## Start Data supplied

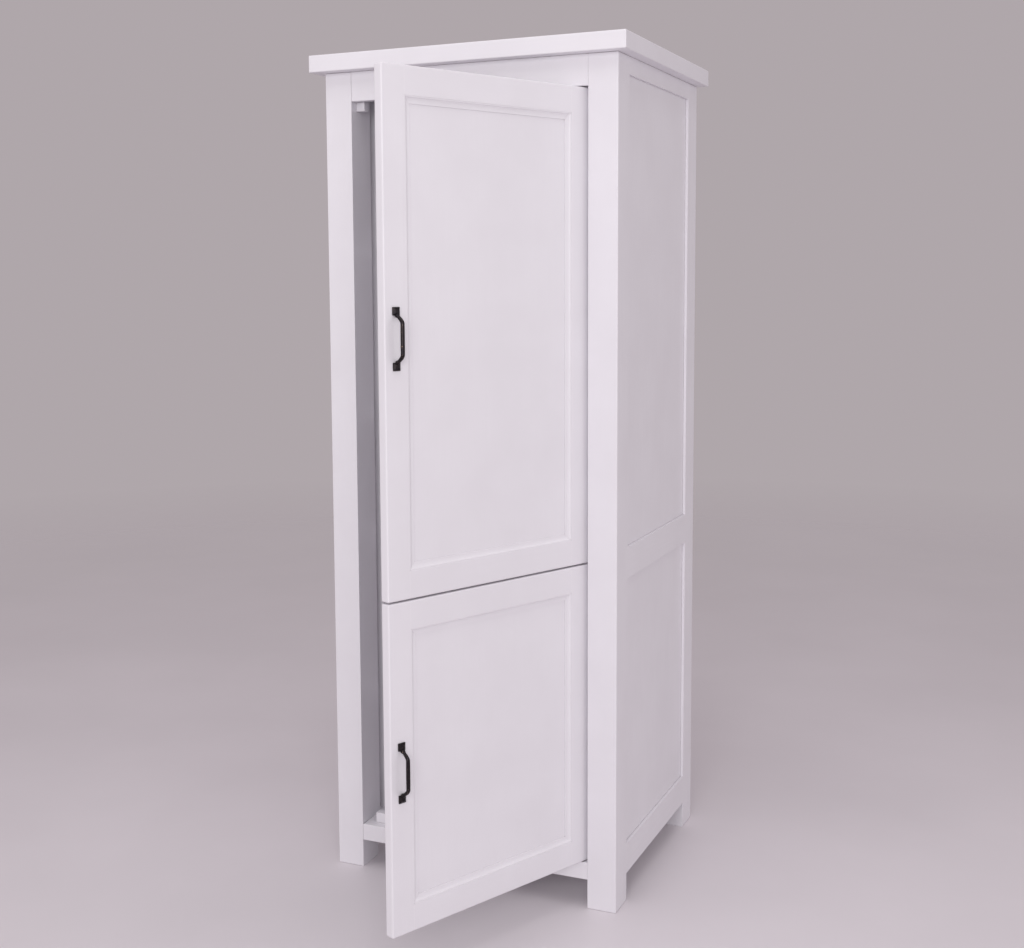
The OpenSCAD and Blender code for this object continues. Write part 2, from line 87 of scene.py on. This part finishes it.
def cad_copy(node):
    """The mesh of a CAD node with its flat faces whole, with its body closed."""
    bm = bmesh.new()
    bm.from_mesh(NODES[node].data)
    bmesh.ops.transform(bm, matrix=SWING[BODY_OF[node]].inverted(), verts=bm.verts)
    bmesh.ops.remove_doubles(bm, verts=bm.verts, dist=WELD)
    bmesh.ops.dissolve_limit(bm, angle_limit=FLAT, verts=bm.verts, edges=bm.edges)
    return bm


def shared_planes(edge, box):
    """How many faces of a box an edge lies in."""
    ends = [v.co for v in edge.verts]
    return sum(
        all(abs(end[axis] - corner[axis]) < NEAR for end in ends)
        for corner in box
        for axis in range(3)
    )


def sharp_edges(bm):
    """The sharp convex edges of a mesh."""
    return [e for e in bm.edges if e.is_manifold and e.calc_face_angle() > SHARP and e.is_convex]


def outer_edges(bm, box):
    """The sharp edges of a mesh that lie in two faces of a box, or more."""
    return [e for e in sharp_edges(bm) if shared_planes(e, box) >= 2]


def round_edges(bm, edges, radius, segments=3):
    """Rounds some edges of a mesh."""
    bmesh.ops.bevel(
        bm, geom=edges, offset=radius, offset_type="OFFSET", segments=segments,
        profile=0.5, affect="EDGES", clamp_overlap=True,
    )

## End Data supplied
## Start Data supplied

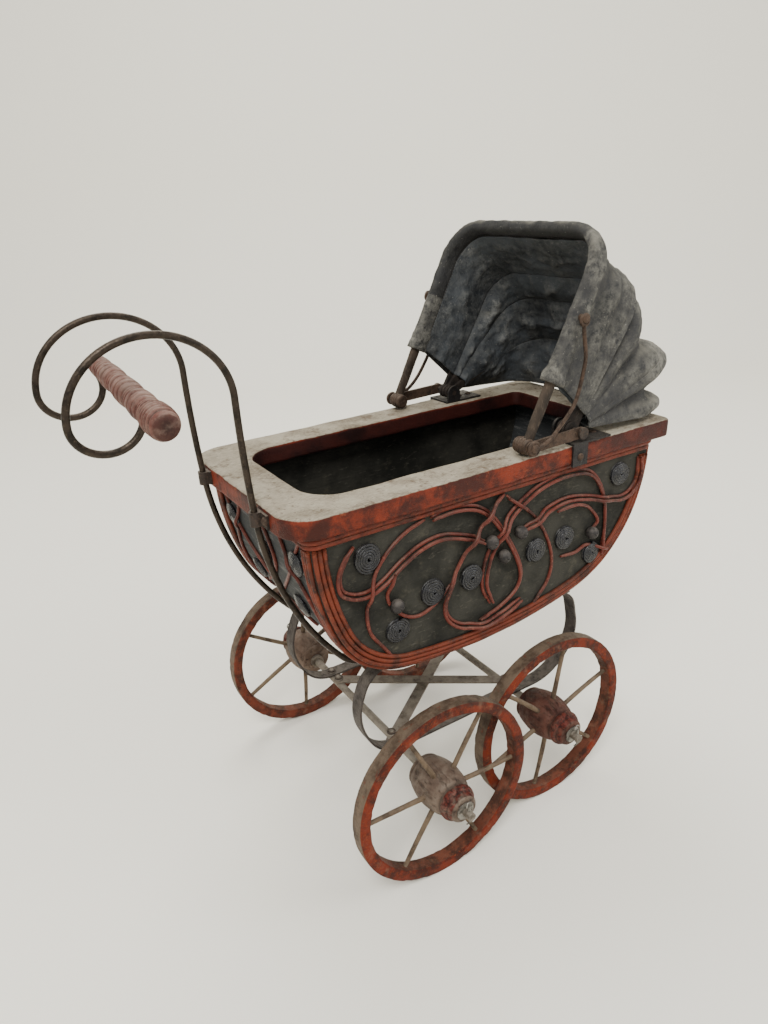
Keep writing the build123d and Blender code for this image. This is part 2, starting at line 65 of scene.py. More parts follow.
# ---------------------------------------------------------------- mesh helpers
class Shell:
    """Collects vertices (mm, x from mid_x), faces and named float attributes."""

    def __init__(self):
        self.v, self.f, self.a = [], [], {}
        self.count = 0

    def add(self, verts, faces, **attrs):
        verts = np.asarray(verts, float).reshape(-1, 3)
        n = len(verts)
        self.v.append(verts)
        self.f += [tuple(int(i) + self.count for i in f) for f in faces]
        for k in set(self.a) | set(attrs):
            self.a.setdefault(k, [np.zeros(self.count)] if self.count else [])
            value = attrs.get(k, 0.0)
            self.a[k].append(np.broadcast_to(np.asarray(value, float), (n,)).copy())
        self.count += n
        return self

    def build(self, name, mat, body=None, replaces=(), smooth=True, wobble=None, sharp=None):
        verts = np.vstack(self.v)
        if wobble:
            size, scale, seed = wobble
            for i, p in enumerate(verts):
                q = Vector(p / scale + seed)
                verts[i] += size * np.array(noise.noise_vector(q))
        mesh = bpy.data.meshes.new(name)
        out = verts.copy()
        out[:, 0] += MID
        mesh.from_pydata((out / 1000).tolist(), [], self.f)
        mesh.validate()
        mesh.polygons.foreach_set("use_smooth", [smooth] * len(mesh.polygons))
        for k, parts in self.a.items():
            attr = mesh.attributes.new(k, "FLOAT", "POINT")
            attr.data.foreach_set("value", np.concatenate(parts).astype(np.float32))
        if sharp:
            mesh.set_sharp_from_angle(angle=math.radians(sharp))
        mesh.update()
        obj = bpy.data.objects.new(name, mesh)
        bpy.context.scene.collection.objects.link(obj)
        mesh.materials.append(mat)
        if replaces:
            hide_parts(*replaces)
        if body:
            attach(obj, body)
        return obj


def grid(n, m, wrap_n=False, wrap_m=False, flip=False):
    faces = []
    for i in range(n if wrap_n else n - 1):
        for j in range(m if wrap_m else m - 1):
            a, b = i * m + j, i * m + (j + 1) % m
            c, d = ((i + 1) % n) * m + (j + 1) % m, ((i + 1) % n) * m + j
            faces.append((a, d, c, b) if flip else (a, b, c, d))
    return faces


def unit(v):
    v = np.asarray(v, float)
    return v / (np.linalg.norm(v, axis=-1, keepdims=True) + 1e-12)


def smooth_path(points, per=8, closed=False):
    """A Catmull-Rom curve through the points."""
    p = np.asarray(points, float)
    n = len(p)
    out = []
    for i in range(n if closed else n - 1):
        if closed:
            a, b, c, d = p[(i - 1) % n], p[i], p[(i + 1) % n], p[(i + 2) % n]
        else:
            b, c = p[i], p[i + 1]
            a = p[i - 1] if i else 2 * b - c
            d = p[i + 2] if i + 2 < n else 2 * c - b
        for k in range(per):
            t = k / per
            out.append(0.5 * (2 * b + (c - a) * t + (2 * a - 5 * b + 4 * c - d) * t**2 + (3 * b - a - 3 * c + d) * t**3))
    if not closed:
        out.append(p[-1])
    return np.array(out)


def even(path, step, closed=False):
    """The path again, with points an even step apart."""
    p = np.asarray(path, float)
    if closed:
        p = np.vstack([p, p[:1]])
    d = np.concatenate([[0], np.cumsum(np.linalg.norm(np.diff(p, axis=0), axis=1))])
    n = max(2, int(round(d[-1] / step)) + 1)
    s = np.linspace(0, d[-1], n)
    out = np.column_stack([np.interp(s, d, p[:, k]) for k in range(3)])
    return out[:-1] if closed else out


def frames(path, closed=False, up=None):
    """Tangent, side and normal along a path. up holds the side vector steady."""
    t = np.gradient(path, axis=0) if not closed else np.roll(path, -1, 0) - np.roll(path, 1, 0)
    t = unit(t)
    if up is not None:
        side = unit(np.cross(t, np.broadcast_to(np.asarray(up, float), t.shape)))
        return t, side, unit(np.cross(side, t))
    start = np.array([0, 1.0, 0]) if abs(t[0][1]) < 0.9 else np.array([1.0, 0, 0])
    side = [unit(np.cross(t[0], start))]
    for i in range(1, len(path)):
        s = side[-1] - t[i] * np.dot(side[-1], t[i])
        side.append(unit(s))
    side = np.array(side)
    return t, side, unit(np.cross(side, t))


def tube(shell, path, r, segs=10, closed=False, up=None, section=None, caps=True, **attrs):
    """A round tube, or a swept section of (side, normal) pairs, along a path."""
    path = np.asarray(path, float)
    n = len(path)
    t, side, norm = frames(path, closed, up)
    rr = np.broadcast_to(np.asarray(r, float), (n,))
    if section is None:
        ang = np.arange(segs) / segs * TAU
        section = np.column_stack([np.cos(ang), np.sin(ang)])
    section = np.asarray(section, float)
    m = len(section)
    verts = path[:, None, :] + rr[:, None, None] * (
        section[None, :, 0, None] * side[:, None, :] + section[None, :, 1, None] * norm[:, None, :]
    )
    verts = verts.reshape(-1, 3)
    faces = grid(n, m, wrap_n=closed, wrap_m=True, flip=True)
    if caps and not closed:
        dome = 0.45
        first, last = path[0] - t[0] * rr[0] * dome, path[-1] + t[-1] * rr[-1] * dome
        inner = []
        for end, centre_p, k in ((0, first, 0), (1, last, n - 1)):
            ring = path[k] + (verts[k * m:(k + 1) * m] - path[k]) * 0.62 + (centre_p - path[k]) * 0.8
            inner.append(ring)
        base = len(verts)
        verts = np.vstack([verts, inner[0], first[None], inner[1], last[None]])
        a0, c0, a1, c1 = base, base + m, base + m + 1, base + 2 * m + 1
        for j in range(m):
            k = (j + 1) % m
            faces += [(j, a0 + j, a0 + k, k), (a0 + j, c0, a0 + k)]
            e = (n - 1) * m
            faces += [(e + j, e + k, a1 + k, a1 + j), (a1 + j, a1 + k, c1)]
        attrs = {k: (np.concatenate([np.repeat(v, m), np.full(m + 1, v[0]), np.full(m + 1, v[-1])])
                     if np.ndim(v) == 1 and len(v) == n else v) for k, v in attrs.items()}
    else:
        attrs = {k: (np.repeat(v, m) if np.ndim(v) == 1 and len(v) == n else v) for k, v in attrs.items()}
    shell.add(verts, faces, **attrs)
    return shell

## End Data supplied

> Objective
Extract exactly and only the span of lines that begins at the line containing "The OpenSCAD and" and ends at the line containing "return [e for e in sharp_edges(bm)".

> Result of the task
The OpenSCAD and Blender code for this object continues. Write part 2, from line 87 of scene.py on. This part finishes it.
def cad_copy(node):
    """The mesh of a CAD node with its flat faces whole, with its body closed."""
    bm = bmesh.new()
    bm.from_mesh(NODES[node].data)
    bmesh.ops.transform(bm, matrix=SWING[BODY_OF[node]].inverted(), verts=bm.verts)
    bmesh.ops.remove_doubles(bm, verts=bm.verts, dist=WELD)
    bmesh.ops.dissolve_limit(bm, angle_limit=FLAT, verts=bm.verts, edges=bm.edges)
    return bm


def shared_planes(edge, box):
    """How many faces of a box an edge lies in."""
    ends = [v.co for v in edge.verts]
    return sum(
        all(abs(end[axis] - corner[axis]) < NEAR for end in ends)
        for corner in box
        for axis in range(3)
    )


def sharp_edges(bm):
    """The sharp convex edges of a mesh."""
    return [e for e in bm.edges if e.is_manifold and e.calc_face_angle() > SHARP and e.is_convex]


def outer_edges(bm, box):
    """The sharp edges of a mesh that lie in two faces of a box, or more."""
    return [e for e in sharp_edges(bm) if shared_planes(e, box) >= 2]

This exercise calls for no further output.